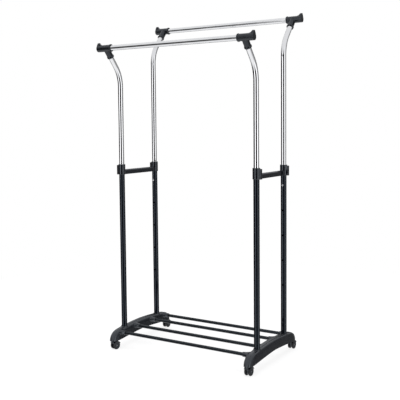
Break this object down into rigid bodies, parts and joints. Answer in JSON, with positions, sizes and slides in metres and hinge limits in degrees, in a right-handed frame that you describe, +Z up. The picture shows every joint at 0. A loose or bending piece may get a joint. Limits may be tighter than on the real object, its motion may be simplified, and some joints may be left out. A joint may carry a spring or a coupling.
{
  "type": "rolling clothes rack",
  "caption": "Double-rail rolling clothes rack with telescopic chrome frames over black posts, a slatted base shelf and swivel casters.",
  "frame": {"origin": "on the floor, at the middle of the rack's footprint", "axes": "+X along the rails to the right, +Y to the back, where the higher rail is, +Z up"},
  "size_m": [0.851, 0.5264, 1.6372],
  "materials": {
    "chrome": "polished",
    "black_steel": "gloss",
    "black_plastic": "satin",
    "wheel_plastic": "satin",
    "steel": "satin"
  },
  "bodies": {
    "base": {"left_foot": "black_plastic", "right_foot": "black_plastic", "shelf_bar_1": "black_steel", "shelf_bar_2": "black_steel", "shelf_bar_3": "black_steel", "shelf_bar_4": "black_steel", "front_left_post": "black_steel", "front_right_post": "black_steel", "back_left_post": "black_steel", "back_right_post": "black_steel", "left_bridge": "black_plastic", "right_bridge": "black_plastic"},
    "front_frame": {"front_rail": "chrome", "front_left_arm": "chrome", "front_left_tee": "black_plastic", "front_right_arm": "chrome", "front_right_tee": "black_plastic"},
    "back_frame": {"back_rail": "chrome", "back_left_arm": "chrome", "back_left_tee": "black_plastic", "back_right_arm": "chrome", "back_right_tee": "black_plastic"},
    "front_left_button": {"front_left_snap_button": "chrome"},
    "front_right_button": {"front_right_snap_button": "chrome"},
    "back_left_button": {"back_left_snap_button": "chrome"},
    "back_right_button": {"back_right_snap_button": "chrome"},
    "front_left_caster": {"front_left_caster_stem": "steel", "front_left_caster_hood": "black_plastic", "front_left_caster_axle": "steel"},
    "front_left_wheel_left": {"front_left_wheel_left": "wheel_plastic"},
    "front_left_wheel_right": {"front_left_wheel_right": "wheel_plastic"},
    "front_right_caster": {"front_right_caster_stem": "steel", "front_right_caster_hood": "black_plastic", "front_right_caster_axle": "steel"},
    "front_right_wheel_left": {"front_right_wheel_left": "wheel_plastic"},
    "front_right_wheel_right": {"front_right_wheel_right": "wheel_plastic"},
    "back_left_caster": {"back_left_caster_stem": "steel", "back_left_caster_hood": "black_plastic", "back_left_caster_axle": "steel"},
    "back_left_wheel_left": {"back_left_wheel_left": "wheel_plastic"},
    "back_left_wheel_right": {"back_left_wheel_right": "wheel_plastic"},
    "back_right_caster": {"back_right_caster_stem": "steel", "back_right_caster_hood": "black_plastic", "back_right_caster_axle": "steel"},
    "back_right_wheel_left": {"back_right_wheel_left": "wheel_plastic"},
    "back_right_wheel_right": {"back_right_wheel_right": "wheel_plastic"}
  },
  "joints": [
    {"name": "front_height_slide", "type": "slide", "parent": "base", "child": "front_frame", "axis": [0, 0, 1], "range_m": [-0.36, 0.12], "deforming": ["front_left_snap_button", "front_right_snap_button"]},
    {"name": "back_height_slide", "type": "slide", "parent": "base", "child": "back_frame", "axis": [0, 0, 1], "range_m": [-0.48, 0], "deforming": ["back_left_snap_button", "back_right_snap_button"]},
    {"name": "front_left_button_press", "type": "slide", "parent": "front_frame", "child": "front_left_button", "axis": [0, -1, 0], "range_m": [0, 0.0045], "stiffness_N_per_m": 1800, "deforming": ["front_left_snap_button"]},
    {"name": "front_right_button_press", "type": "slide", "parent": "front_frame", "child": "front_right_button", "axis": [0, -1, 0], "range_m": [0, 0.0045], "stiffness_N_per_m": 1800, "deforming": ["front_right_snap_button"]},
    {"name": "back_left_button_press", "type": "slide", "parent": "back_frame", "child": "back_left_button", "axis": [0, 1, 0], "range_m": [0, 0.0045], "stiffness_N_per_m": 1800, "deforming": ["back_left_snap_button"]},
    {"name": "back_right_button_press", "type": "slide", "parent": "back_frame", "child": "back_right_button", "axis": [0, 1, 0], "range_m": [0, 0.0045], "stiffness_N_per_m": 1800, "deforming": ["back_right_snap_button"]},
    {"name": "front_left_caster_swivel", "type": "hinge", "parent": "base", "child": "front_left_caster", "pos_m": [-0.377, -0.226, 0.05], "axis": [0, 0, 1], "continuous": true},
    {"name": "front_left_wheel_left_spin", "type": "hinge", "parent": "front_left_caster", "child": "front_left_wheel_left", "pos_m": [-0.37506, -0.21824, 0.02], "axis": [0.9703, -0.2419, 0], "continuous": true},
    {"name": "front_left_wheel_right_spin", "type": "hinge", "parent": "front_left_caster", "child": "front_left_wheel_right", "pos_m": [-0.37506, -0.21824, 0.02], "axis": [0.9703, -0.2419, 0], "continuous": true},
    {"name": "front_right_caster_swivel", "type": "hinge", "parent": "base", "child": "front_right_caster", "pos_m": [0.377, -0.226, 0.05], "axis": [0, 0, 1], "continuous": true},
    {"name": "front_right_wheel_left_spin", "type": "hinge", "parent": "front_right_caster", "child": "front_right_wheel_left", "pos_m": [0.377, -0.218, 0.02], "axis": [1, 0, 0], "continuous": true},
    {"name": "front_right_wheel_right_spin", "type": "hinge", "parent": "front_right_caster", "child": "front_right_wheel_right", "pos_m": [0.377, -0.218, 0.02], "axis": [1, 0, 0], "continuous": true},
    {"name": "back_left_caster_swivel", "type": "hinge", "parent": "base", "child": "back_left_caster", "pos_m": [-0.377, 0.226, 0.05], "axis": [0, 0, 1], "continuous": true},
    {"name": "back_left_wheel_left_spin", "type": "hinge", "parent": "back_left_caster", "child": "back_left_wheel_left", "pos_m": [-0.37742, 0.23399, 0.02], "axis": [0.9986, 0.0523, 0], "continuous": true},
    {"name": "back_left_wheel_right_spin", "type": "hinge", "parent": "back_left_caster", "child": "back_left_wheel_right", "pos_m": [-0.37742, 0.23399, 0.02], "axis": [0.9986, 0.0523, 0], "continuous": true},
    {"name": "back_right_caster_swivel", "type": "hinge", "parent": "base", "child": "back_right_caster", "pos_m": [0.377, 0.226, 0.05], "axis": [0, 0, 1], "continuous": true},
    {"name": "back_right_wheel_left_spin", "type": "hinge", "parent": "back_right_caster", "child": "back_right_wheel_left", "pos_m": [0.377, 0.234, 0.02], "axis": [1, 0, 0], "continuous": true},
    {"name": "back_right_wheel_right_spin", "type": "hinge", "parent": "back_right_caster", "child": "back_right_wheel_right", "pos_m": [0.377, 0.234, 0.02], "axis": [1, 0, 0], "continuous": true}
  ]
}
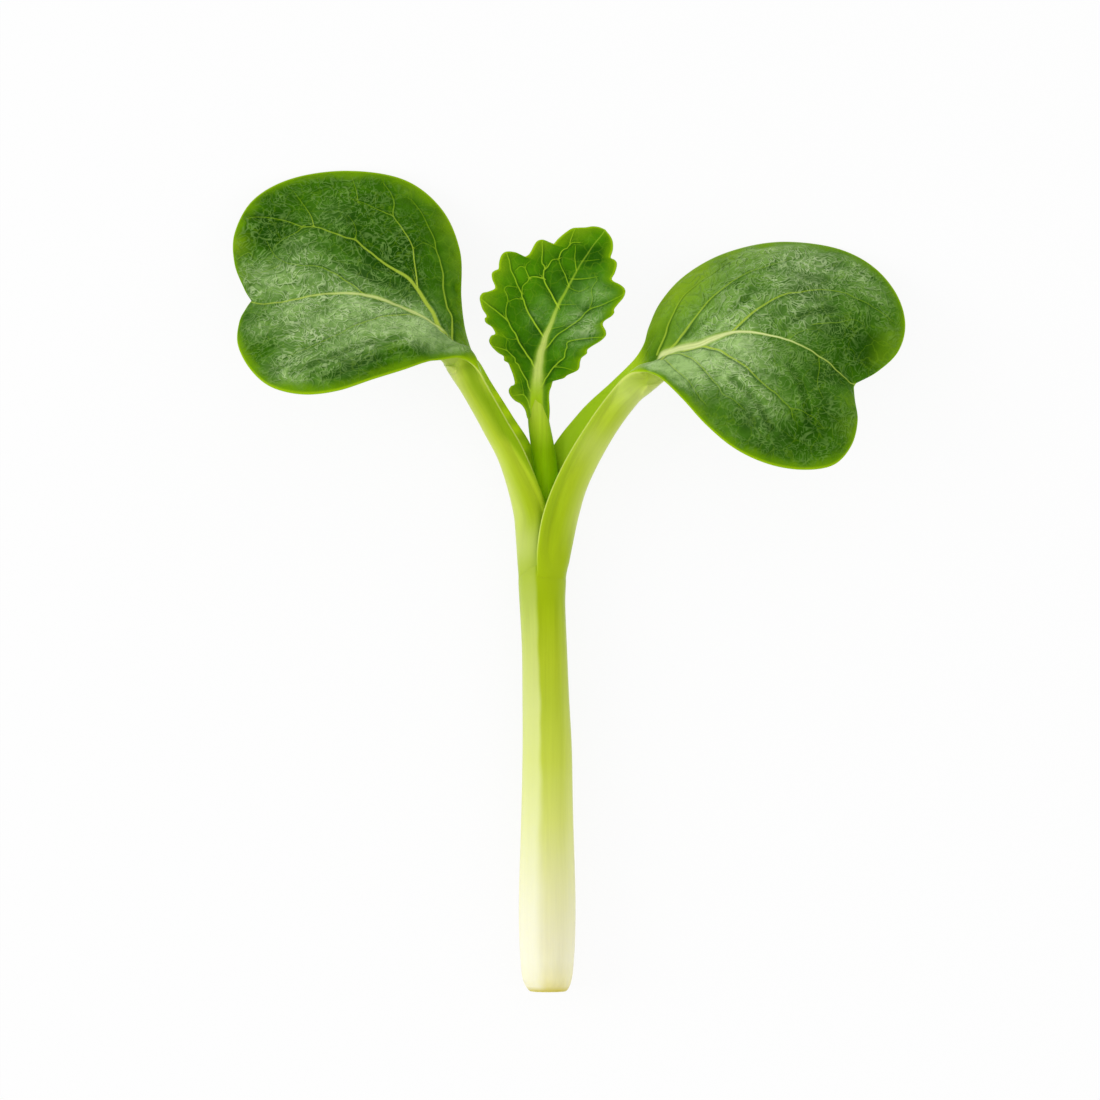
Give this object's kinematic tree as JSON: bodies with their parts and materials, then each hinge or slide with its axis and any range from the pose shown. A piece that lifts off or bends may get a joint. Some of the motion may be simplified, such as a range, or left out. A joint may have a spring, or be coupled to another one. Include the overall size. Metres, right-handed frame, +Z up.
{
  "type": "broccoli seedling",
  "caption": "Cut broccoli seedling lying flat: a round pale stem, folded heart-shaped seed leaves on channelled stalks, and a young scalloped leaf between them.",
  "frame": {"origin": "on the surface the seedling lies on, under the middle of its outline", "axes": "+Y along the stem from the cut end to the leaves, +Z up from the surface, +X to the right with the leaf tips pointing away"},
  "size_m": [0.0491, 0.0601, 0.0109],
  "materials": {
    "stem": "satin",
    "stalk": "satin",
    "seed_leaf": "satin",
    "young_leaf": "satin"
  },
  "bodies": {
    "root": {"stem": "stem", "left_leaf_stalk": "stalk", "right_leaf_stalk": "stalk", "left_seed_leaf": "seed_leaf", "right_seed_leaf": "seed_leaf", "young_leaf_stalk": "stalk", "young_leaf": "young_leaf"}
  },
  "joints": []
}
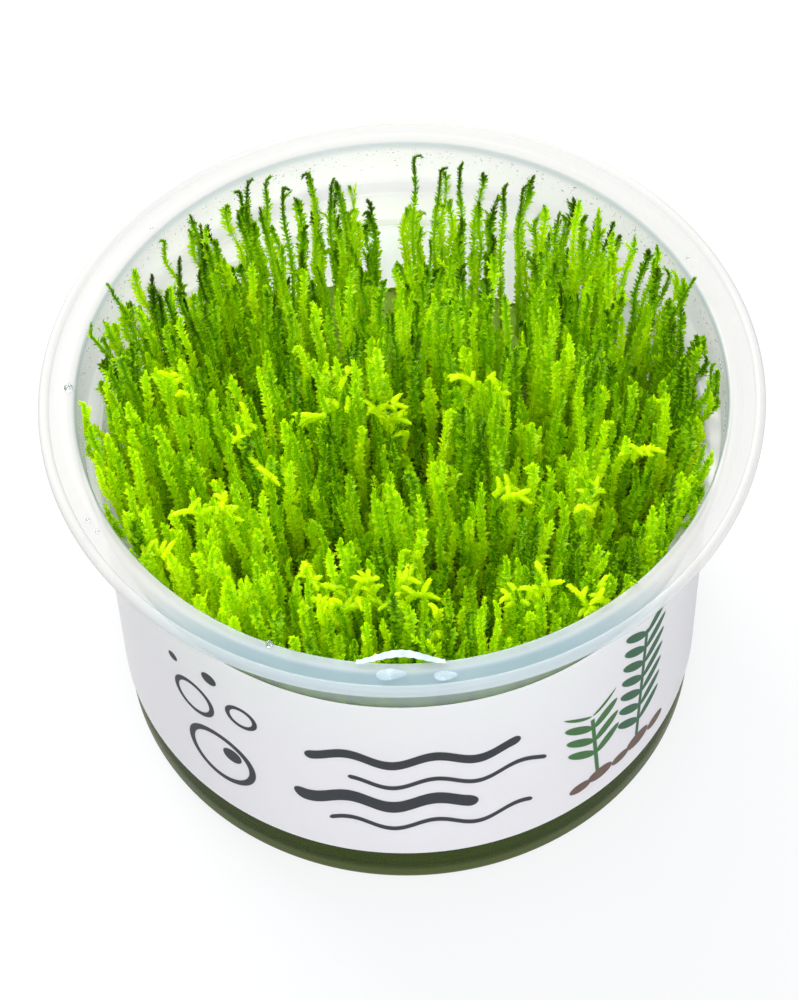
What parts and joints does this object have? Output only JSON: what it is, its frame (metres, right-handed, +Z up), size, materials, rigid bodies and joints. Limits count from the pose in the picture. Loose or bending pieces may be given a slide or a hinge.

■ ■ ■ ■ ■

> TO BE DONE: Return each line with "this".

> TASK RESULT:
Break this object down into rigid bodies, parts and joints. Answer in JSON, with positions, sizes and slides in metres and hinge limits in degrees, in a right-handed frame that you describe, +Z up. The picture shows every joint at 0. A loose or bending piece may get a joint. Limits may be tighter than on the real object, its motion may be simplified, and some joints may be left out. A joint may carry a spring or a coupling.
Give this object's kinematic tree as JSON: bodies with their parts and materials, then each hinge or slide with its axis and any range from the pose shown. A piece that lifts off or bends may get a joint. Some of the motion may be simplified, such as a range, or left out. A joint may have a spring, or be coupled to another one. Include the overall size. Metres, right-handed frame, +Z up.
What parts and joints does this object have? Output only JSON: what it is, its frame (metres, right-handed, +Z up), size, materials, rigid bodies and joints. Limits count from the pose in the picture. Loose or bending pieces may be given a slide or a hinge.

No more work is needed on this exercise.